Back when Basic Instinct 2 was released, I wrote a post about a Hollywood Reporter article that blamed the decline of the erotic thriller in the US on politics, rather than the dismal quality of recent films in that genre, and asked readers for their thoughts on the subject. Most of the commenters said they'd love to see a good erotic thriller, but that most of Hollywood's attempts of late have failed on both counts, particularly the "thriller" angle. So, while Lionsgate's new deal for the rights to Zane's to-be-published Addicted won't do much for those in search of suspense with their erotica, it nevertheless is a sign that at least one (small, smart) studio isn't feeling political pressure to keep sex out of their films.

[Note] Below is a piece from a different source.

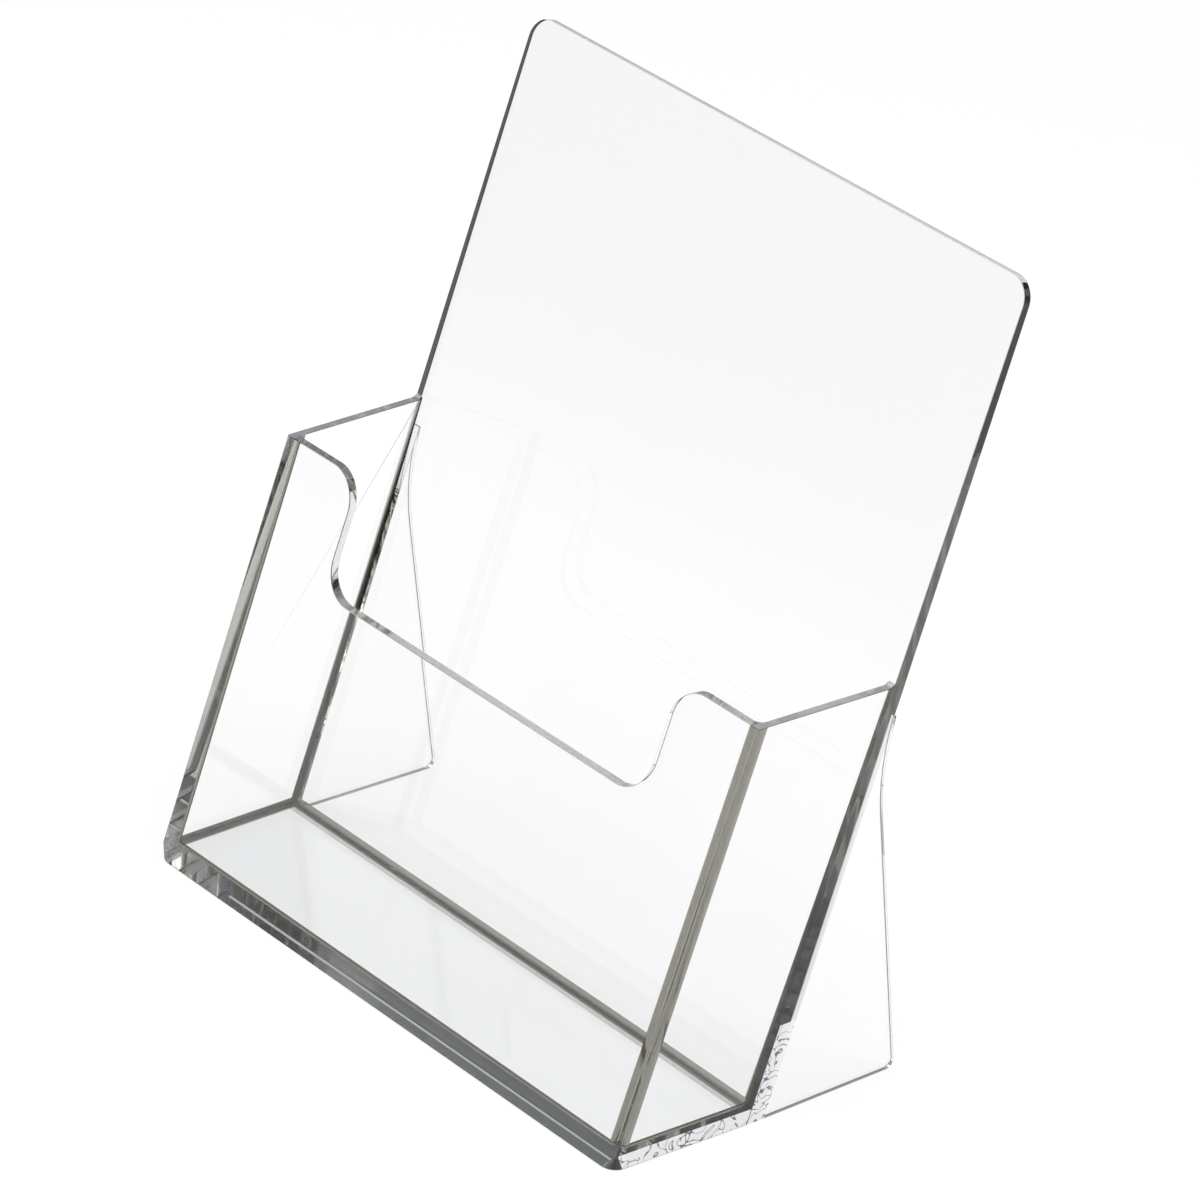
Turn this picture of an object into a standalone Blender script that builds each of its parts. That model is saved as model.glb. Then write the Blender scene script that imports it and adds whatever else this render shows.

According to Variety, Addicted "revolves around a successful black woman who has a series of affairs, threatening her marriage and motherhood" and, like all of Zane's books, "takes an unflinching look at female sexuality." The funny thing about this project is that instead of emphasizing either the story's unusual (at least for Hollywood), female-centric take on sexuality or the erotic nature of Zane's work, Lionsgate is selling it as a logical successor to their successful Tyler Perry films. Say it with me now: HAAAA! Correct me if I'm wrong, but aren't the Perryfilms admired for their strong family values? How, exactly, does that fit in with a hot movie about a married woman and her multiple affairs? Oh no. Please tell me she doesn't see the error of her ways, reform and return meekly to her husband at the end, or something. Zane readers, do her books usually end with a good, moral resolution? Help us out here.